O paralelo escandaloso: endurecimento para uns, indulgência para outros
Convém recuperar outro fato que torna a votação desta madrugada ainda mais indecorosa. Na mesma sessão maratonada, a Câmara aprovou, em segunda votação, o projeto de lei voltado a combater os chamados devedores contumazes, endurecendo significativamente o tratamento penal e administrativo desses agentes econômicos que se estruturam para fraudar sistematicamente o fisco. No discurso oficial, tratava-se de dar um basta à “delinquência empresarial organizada”, reforçando o poder sancionador do Estado contra quem opera à margem da lei para obter vantagens competitivas ilícitas.
É justamente esse contraste que desnuda a contradição gritante da base governante no Legislativo: no mesmo dia em que impõe rigor extremo contra organizações criminosas de perfil econômico, essa mesma base afrouxa as penas para uma organização criminosa de natureza política, responsável por atentar contra o Estado Democrático de Direito.
E vale lembrar que, no último dia 18 de novembro, a Câmara já havia aprovado o substitutivo Derrite ao PL 5582/2025, de autoria do Executivo, propondo o endurecimento das penas para o crime organizado, que podem chegar a 40 anos, sem progressão. Era o discurso do rigor penal, da ordem, da mão firme do Estado.
Pois a mesma base parlamentar, sem mudar uma vírgula da própria hipocrisia, aprovou nesta madrugada um projeto “customizado”, reduzindo drasticamente as penas para os integrantes da organização criminosa chefiada pelo ex-presidente Jair Bolsonaro. A pena de 27 anos e três meses seria reduzia a pó. O período máximo de reclusão que teria de cumprir seria de cerca de dois anos e quatro meses. Uma verdadeira anistia disfarçada e envergonhada!
Conclusão inevitável: As penas são duras para certas organizações criminosas — e extremamente lenientes para outras. Depende de quem lidera, quem negocia e quem paga o preço.

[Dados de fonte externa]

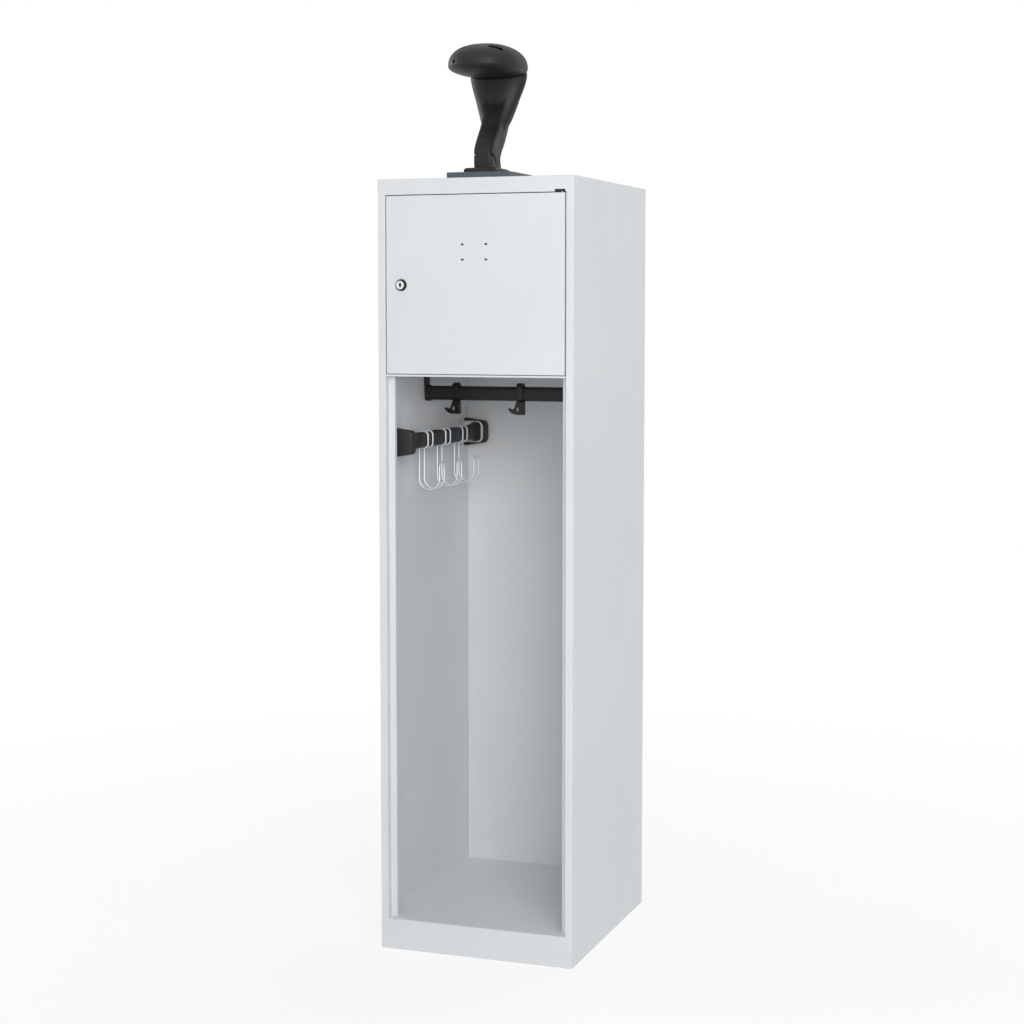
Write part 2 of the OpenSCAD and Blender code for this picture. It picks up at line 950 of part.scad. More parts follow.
module rail_hook(x) {
  clip_r = rail_d / 2 + slide_gap + clip_wall;
  clip_low = -rail_h / 2 - slide_gap - clip_wall;
  clip_high = rail_h / 2 + clip_top;
  plate_front = rail_y - clip_r;
  translate([x, 0, rail_z]) {
    along_x(-hook_clip_w / 2, hook_clip_w / 2)
      translate([rail_y, 0])
        difference() {
          translate([0, (clip_low + clip_high) / 2])
            round_rect(2 * clip_r, clip_high - clip_low, clip_r - slide_gap);
          rail_outline(slide_gap);
        }
    along_y(plate_front, plate_front + hook_plate_t)
      translate([0, -rail_h / 2 - slide_gap - clip_wall / 2])
        difference() {
          offset(r = hook_round)
            offset(delta = -hook_round)
              polygon([for (p = hook_outline_shares) [
                p.x * hook_reach, p.y * (hook_drop - slide_gap - clip_wall / 2)
              ]]);
          translate([hook_hole_x, hook_hole_z]) {
            circle(d = hook_hole_d);
            polygon([[-hook_hole_d / 2, 0], [hook_hole_d / 2, 0], [hook_hole_d / 4, hook_hole_h - hook_hole_d / 2]]);
          }
        }
  }
}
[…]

O Senado como última trincheira republicana
Agora a bola está com o Senado. E será preciso que se repita a mobilização popular que barrou a PEC da Blindagem para que os senadores atuem, mais uma vez, como guardiões da República, impedindo que prospere a verdadeira excrescência legislativa engendrada na mansão de Flávio Bolsonaro e consumada nesta madrugada.
O que não deve deixar sombra de dúvida é que o Centrão é hoje o dono absoluto do jogo no Legislativo. Já controla mais de dois terços da Câmara dos Deputados e poderá conquistar, em 2026, uma folgada maioria qualificada também no Senado. E, quitado o preço estipulado pelo bolsonarismo, o bloco já tem candidato para enfrentar Lula: Tarcísio de Freitas, o preferido das elites econômicas e dos caciques regionais.
Os demais postulantes da direita podem, desde já, tirar o cavalinho da chuva: Ronaldo Caiado, Romeu Zema e Ratinho Júnior viraram figurantes. No espírito natalino, fazem o papel de vaquinhas de presépio. Presepada por presepada, porém, o Oscar vai para Flávio Bolsonaro e sua candidatura faz-de-conta. Eis o jogo para 2026, sem cortinas nem metáforas.
E o que se desenha — com uma nitidez que chega a tirar o sono — é o pior cenário possível: com Tarcísio de Freitas como candidato a Presidente, a direita marchará unida, com perspectivas reais de conquistar ampla maioria nas duas Casas do Congresso.
A esquerda, por sua vez, se aferra à esperança de reeleger Lula para manter o comando do Executivo — um Executivo que já não governa sequer o próprio orçamento, hoje apropriado pelo Centrão. E, ironicamente, nem mesmo os parlamentares petistas abrem mão de seu quinhão no botim das emendas. A engrenagem do patrimonialismo legislativo é transversal e avassaladora.
No Brasil de hoje, o vórtice real do poder não está nem no Planalto, nem nos palanques, nem nas redes sociais. Está nesse amálgama de interesses oligárquicos regionais chamado Centrão — a força política mais organizada, mais previsível em seus métodos e mais implacável em suas ambições.
E, se essa anomalia jurídica prosperar no Senado — o que espero sinceramente que não aconteça — que Lula tenha, então, culhões para vetá-la integralmente. E devolver a responsabilidade de ratificar a paternidade deste mostrengo aos líderes do Centrão, encabrestados e servis ao projeto de retorno ao poder do bolsonarismo.
É o Centrão, estúpidos! E é ele quem dita o ritmo, o preço e o desfecho do jogo político que nos conduzirá até 2026.